DESCRIPTION OF THE TASK:
Copy the records below exactly as they are written.

⁂

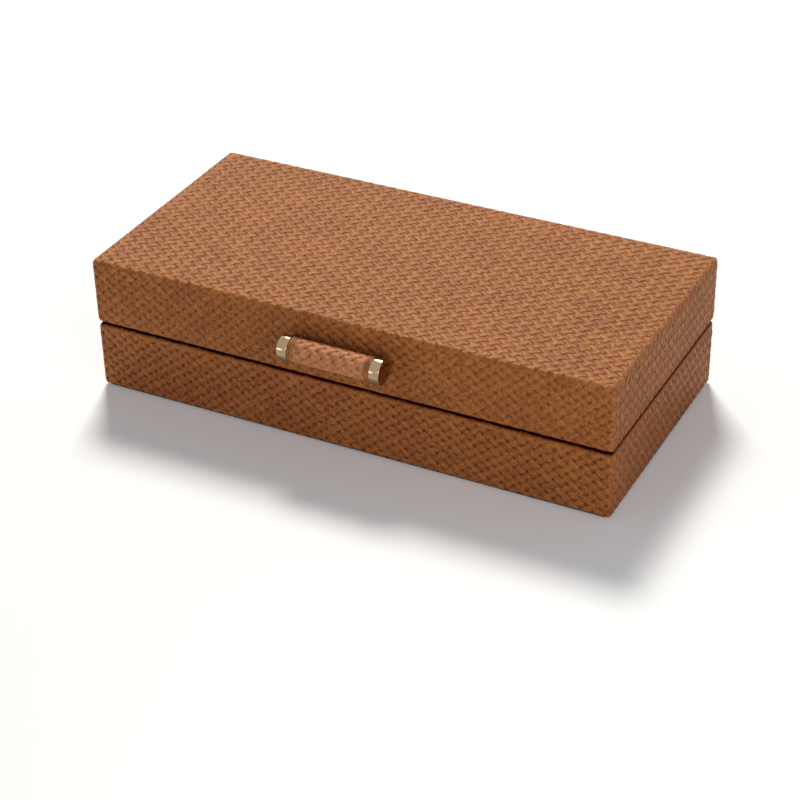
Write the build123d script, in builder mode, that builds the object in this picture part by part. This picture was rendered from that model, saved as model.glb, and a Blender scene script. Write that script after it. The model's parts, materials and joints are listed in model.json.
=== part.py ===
from build123d import *
from math import radians, tan
import os

# A lidded jewelry case of wooden boards, covered in woven leather and lined with suede.
# Millimetres. +X runs along the case to its right, -Y is the front, +Z is up.
# The origin is the centre of the underside, on the surface that the case stands on.

# Outer shell
CASE_LENGTH = 300.0
CASE_DEPTH = 144.6
BASE_HEIGHT = 38.2
LID_HEIGHT = 37.6
RIM_GAP = 1.0
LEATHER_T = 1.4
CORNER_R = 2.4
LID_EDGE_R = 1.8
RIM_EDGE_R = 2.2
BOTTOM_EDGE_R = 2.3
TURN_UNDER = 14.0

# Boards
WALL_T = 6.0
PANEL_T = 5.0
RABBET_DEPTH = 3.0
FELT_T = 1.2
FELT_INSET = 2.0

# Lining of the base, whose upper part stands above the rim and enters the lid
LINER_T = 2.4
LIP_HEIGHT = 8.0
LIP_CLEAR = 0.8
LIP_EDGE_R = 1.0
LID_REST_GAP = 0.3
FLOOR_LINING_T = 2.0

# Trays and ring rolls
DIVIDER_T = 3.0
DIVIDER_HEIGHT = 25.0
RING_BAY_LENGTH = 96.0
LONG_TRAY_DEPTH = 70.0
SMALL_TRAYS = 3
RING_ROLLS = 5
ROLL_GAP = 0.3
ROLL_END_R = 5.0
ROLL_SEAT_SHARE = 0.8
ROLL_END_CLEAR = 0.4

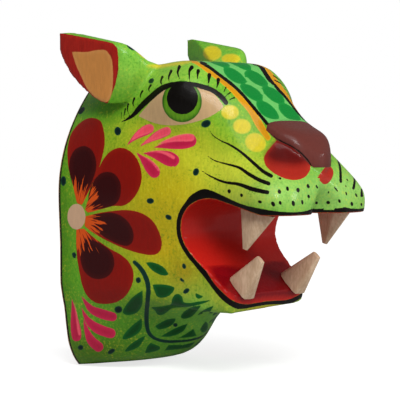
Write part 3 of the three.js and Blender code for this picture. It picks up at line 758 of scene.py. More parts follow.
class Head:
    """The head: one carved block with its ears, nose pad and hollow back, painted all over."""

    voxel: float = 1.3 * MM
    spare_back: float = 4 * MM
    base_triangles: int = 38000
    most_triangles: int = 190000
    far_share: float = 1.35
    passes: int = 5
    nose_top_reach: float = 172 * MM
    nose_tip_reach: float = 204 * MM
    nose_top_height: float = 58.5 * MM
    nose_tip_height: float = 36 * MM
    band_half_width: float = 27.5 * MM
    band_half_width_front: float = 23.5 * MM
    band_back: float = 14 * MM
    scale_lean: float = math.radians(-19)
    scale_half: tuple[float, float] = (11.6 * MM, 8.9 * MM)
    scale_pitch: float = 20.2 * MM
    scale_rows: int = 8
    brow_reach: float = 113 * MM
    ear_face: float = 70 * MM
    ear_foot: float = 70.5 * MM
    rim_stroke: float = 2.3

    def __init__(self) -> None:
        """Starts from the plain solid of the head."""
        self.mouth = Mouth()
        self.back = Back()
        self.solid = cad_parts["head"]

    def build(self) -> bpy.types.Object:
        """Carves, refines and paints the head."""
        piece = self.block()
        creases = self.creases(piece)
        self.carve(piece, creases)
        canvas = self.paint(Canvas(piece))
        for _ in range(self.passes):
            if not self.refine(piece, canvas):
                break
            canvas = self.paint(Canvas(piece))
        self.store(piece, self.paint(Canvas(piece)))
        only(piece)
        bpy.ops.object.shade_smooth_by_angle(angle=math.radians(48))
        return piece

    def block(self) -> bpy.types.Object:
        """Copies the solid of the head as a mesh of its own, with some spare wood behind its flat back."""
        piece = bpy.data.objects.new("painted_head", self.solid.data.copy())
        bpy.context.scene.collection.objects.link(piece)
        piece.data.materials.clear()
        only(piece)
        bpy.ops.object.mode_set(mode="EDIT")
        bpy.ops.mesh.select_all(action="SELECT")
        bpy.ops.mesh.remove_doubles(threshold=0.001 * MM)
        bpy.ops.mesh.select_mode(type="FACE")
        bpy.ops.mesh.select_all(action="DESELECT")
        bpy.ops.object.mode_set(mode="OBJECT")
        for face in piece.data.polygons:
            face.select = all(piece.data.vertices[i].co.y > -0.01 * MM for i in face.vertices)
        bpy.ops.object.mode_set(mode="EDIT")
        bpy.ops.mesh.extrude_region_move(TRANSFORM_OT_translate={"value": (0, self.spare_back, 0)})
        bpy.ops.object.mode_set(mode="OBJECT")
        return piece

    def creases(self, piece: bpy.types.Object) -> KDTree:
        """Finds the sharp edges of the block: the mouth, the ears, the nose pad and the rim.

        Args:
            piece: the block before it is smoothed.

        Returns:
            Points along those edges, ready to be searched.
        """
        shape = bmesh.new()
        shape.from_mesh(piece.data)
        points = []
        for edge in shape.edges:
            if len(edge.link_faces) == 2 and edge.calc_face_angle(0.0) > math.radians(36):
                a, b = (v.co for v in edge.verts)
                steps = max(1, int((b - a).length / (0.3 * MM)))
                points.extend(a.lerp(b, i / steps) for i in range(steps + 1))
        shape.free()
        tree = KDTree(len(points))
        for i, p in enumerate(points):
            tree.insert(p, i)
        tree.balance()
        return tree

    def carve(self, piece: bpy.types.Object, creases: KDTree) -> None:
        """Turns the faceted block into an evenly carved surface that keeps its sharp edges.

        Args:
            piece: the block.
            creases: the points along its sharp edges.
        """
        apply_modifier(piece, "REMESH", mode="VOXEL", voxel_size=self.voxel, use_smooth_shade=True)
        apply_modifier(piece, "SMOOTH", factor=0.5, iterations=2)
        soft = piece.vertex_groups.new(name="soft")
        weights: dict[int, list[int]] = {}
        for v in piece.data.vertices:
            gap = creases.find(v.co)[2] / MM
            weights.setdefault(round(10 * min(1.0, max(0.0, (gap - 0.6) / 4.0))), []).append(v.index)
        for tenth, members in weights.items():
            soft.add(members, tenth / 10, "REPLACE")
        apply_modifier(piece, "SMOOTH", factor=0.5, iterations=22, vertex_group="soft")
        piece.vertex_groups.clear()
        ratio = self.base_triangles / (2 * len(piece.data.polygons))
        apply_modifier(piece, "DECIMATE", decimate_type="COLLAPSE", ratio=ratio)
        bpy.ops.object.mode_set(mode="EDIT")
        bpy.ops.mesh.select_all(action="SELECT")
        bpy.ops.mesh.bisect(plane_co=(0, 0, 0), plane_no=(0, 1, 0), clear_outer=True)
        bpy.ops.mesh.fill(use_beauty=True)
        bpy.ops.mesh.select_all(action="SELECT")
        bpy.ops.mesh.quads_convert_to_tris()
        bpy.ops.object.mode_set(mode="OBJECT")
        flat = np.empty(len(piece.data.vertices) * 3, np.float32)
        piece.data.vertices.foreach_get("co", flat)
        points = np.clip(flat.reshape(-1, 3), cad_box[0], cad_box[1]).astype(np.float32)
        piece.data.vertices.foreach_set("co", points.ravel())
        piece.data.update()

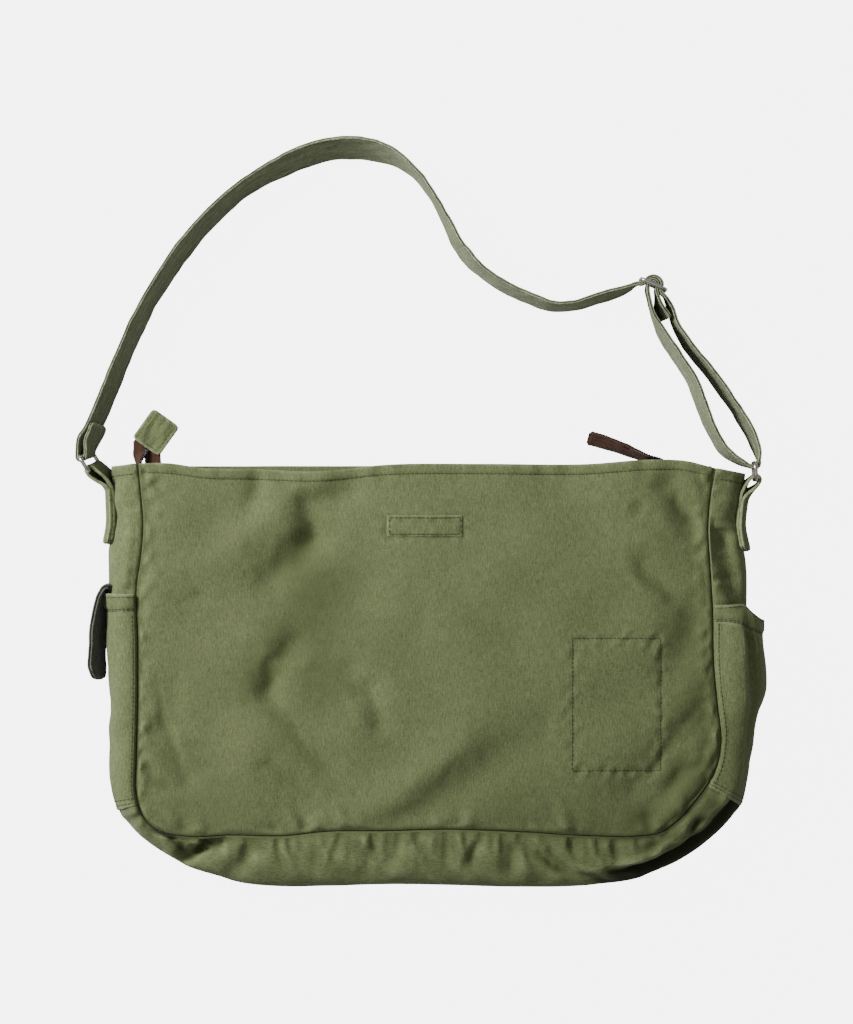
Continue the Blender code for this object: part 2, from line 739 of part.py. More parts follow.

⁂

RESULT OF THE TASK:
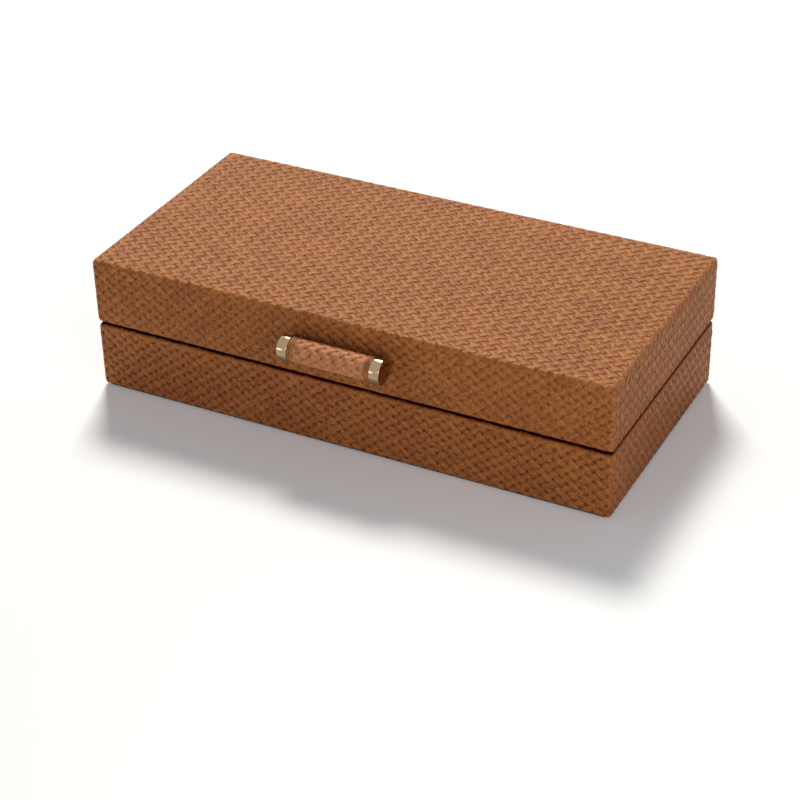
Write the build123d script, in builder mode, that builds the object in this picture part by part. This picture was rendered from that model, saved as model.glb, and a Blender scene script. Write that script after it. The model's parts, materials and joints are listed in model.json.
=== part.py ===
from build123d import *
from math import radians, tan
import os

# A lidded jewelry case of wooden boards, covered in woven leather and lined with suede.
# Millimetres. +X runs along the case to its right, -Y is the front, +Z is up.
# The origin is the centre of the underside, on the surface that the case stands on.

# Outer shell
CASE_LENGTH = 300.0
CASE_DEPTH = 144.6
BASE_HEIGHT = 38.2
LID_HEIGHT = 37.6
RIM_GAP = 1.0
LEATHER_T = 1.4
CORNER_R = 2.4
LID_EDGE_R = 1.8
RIM_EDGE_R = 2.2
BOTTOM_EDGE_R = 2.3
TURN_UNDER = 14.0

# Boards
WALL_T = 6.0
PANEL_T = 5.0
RABBET_DEPTH = 3.0
FELT_T = 1.2
FELT_INSET = 2.0

# Lining of the base, whose upper part stands above the rim and enters the lid
LINER_T = 2.4
LIP_HEIGHT = 8.0
LIP_CLEAR = 0.8
LIP_EDGE_R = 1.0
LID_REST_GAP = 0.3
FLOOR_LINING_T = 2.0

# Trays and ring rolls
DIVIDER_T = 3.0
DIVIDER_HEIGHT = 25.0
RING_BAY_LENGTH = 96.0
LONG_TRAY_DEPTH = 70.0
SMALL_TRAYS = 3
RING_ROLLS = 5
ROLL_GAP = 0.3
ROLL_END_R = 5.0
ROLL_SEAT_SHARE = 0.8
ROLL_END_CLEAR = 0.4

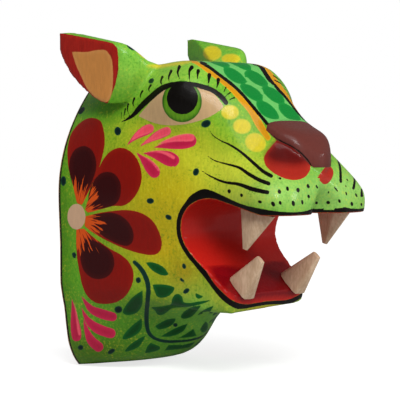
Write part 3 of the three.js and Blender code for this picture. It picks up at line 758 of scene.py. More parts follow.
class Head:
    """The head: one carved block with its ears, nose pad and hollow back, painted all over."""

    voxel: float = 1.3 * MM
    spare_back: float = 4 * MM
    base_triangles: int = 38000
    most_triangles: int = 190000
    far_share: float = 1.35
    passes: int = 5
    nose_top_reach: float = 172 * MM
    nose_tip_reach: float = 204 * MM
    nose_top_height: float = 58.5 * MM
    nose_tip_height: float = 36 * MM
    band_half_width: float = 27.5 * MM
    band_half_width_front: float = 23.5 * MM
    band_back: float = 14 * MM
    scale_lean: float = math.radians(-19)
    scale_half: tuple[float, float] = (11.6 * MM, 8.9 * MM)
    scale_pitch: float = 20.2 * MM
    scale_rows: int = 8
    brow_reach: float = 113 * MM
    ear_face: float = 70 * MM
    ear_foot: float = 70.5 * MM
    rim_stroke: float = 2.3

    def __init__(self) -> None:
        """Starts from the plain solid of the head."""
        self.mouth = Mouth()
        self.back = Back()
        self.solid = cad_parts["head"]

    def build(self) -> bpy.types.Object:
        """Carves, refines and paints the head."""
        piece = self.block()
        creases = self.creases(piece)
        self.carve(piece, creases)
        canvas = self.paint(Canvas(piece))
        for _ in range(self.passes):
            if not self.refine(piece, canvas):
                break
            canvas = self.paint(Canvas(piece))
        self.store(piece, self.paint(Canvas(piece)))
        only(piece)
        bpy.ops.object.shade_smooth_by_angle(angle=math.radians(48))
        return piece

    def block(self) -> bpy.types.Object:
        """Copies the solid of the head as a mesh of its own, with some spare wood behind its flat back."""
        piece = bpy.data.objects.new("painted_head", self.solid.data.copy())
        bpy.context.scene.collection.objects.link(piece)
        piece.data.materials.clear()
        only(piece)
        bpy.ops.object.mode_set(mode="EDIT")
        bpy.ops.mesh.select_all(action="SELECT")
        bpy.ops.mesh.remove_doubles(threshold=0.001 * MM)
        bpy.ops.mesh.select_mode(type="FACE")
        bpy.ops.mesh.select_all(action="DESELECT")
        bpy.ops.object.mode_set(mode="OBJECT")
        for face in piece.data.polygons:
            face.select = all(piece.data.vertices[i].co.y > -0.01 * MM for i in face.vertices)
        bpy.ops.object.mode_set(mode="EDIT")
        bpy.ops.mesh.extrude_region_move(TRANSFORM_OT_translate={"value": (0, self.spare_back, 0)})
        bpy.ops.object.mode_set(mode="OBJECT")
        return piece

    def creases(self, piece: bpy.types.Object) -> KDTree:
        """Finds the sharp edges of the block: the mouth, the ears, the nose pad and the rim.

        Args:
            piece: the block before it is smoothed.

        Returns:
            Points along those edges, ready to be searched.
        """
        shape = bmesh.new()
        shape.from_mesh(piece.data)
        points = []
        for edge in shape.edges:
            if len(edge.link_faces) == 2 and edge.calc_face_angle(0.0) > math.radians(36):
                a, b = (v.co for v in edge.verts)
                steps = max(1, int((b - a).length / (0.3 * MM)))
                points.extend(a.lerp(b, i / steps) for i in range(steps + 1))
        shape.free()
        tree = KDTree(len(points))
        for i, p in enumerate(points):
            tree.insert(p, i)
        tree.balance()
        return tree

    def carve(self, piece: bpy.types.Object, creases: KDTree) -> None:
        """Turns the faceted block into an evenly carved surface that keeps its sharp edges.

        Args:
            piece: the block.
            creases: the points along its sharp edges.
        """
        apply_modifier(piece, "REMESH", mode="VOXEL", voxel_size=self.voxel, use_smooth_shade=True)
        apply_modifier(piece, "SMOOTH", factor=0.5, iterations=2)
        soft = piece.vertex_groups.new(name="soft")
        weights: dict[int, list[int]] = {}
        for v in piece.data.vertices:
            gap = creases.find(v.co)[2] / MM
            weights.setdefault(round(10 * min(1.0, max(0.0, (gap - 0.6) / 4.0))), []).append(v.index)
        for tenth, members in weights.items():
            soft.add(members, tenth / 10, "REPLACE")
        apply_modifier(piece, "SMOOTH", factor=0.5, iterations=22, vertex_group="soft")
        piece.vertex_groups.clear()
        ratio = self.base_triangles / (2 * len(piece.data.polygons))
        apply_modifier(piece, "DECIMATE", decimate_type="COLLAPSE", ratio=ratio)
        bpy.ops.object.mode_set(mode="EDIT")
        bpy.ops.mesh.select_all(action="SELECT")
        bpy.ops.mesh.bisect(plane_co=(0, 0, 0), plane_no=(0, 1, 0), clear_outer=True)
        bpy.ops.mesh.fill(use_beauty=True)
        bpy.ops.mesh.select_all(action="SELECT")
        bpy.ops.mesh.quads_convert_to_tris()
        bpy.ops.object.mode_set(mode="OBJECT")
        flat = np.empty(len(piece.data.vertices) * 3, np.float32)
        piece.data.vertices.foreach_get("co", flat)
        points = np.clip(flat.reshape(-1, 3), cad_box[0], cad_box[1]).astype(np.float32)
        piece.data.vertices.foreach_set("co", points.ravel())
        piece.data.update()

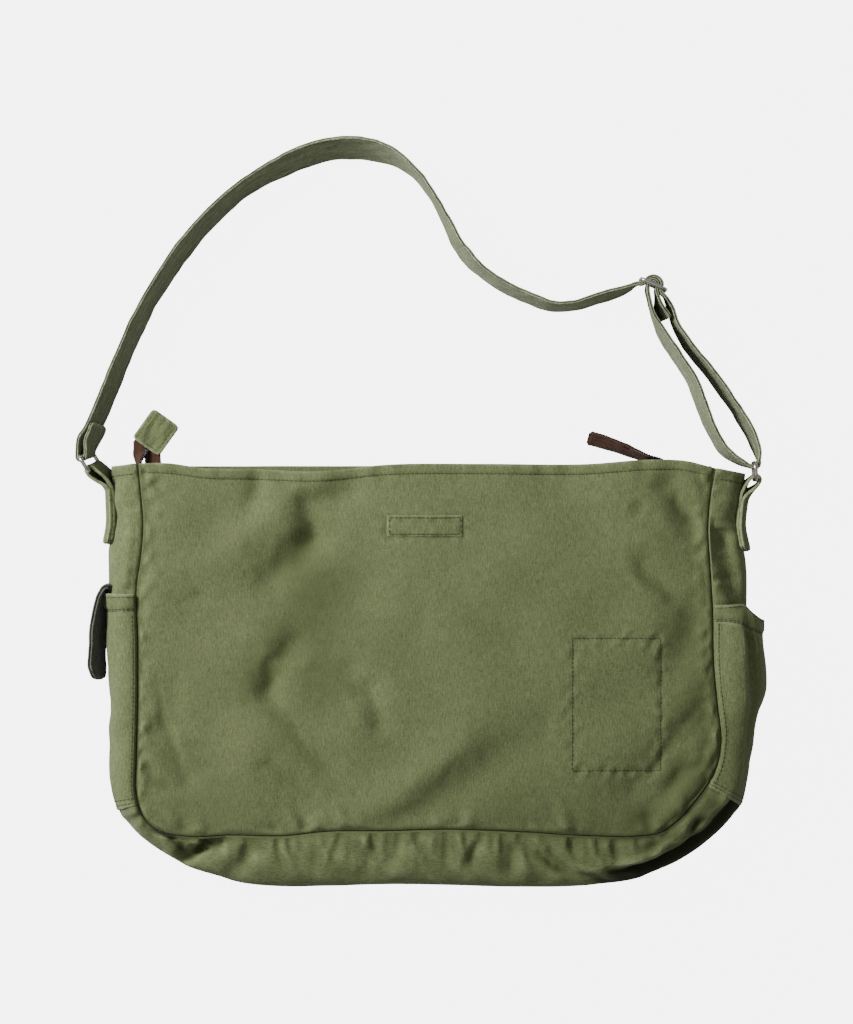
Continue the Blender code for this object: part 2, from line 739 of part.py. More parts follow.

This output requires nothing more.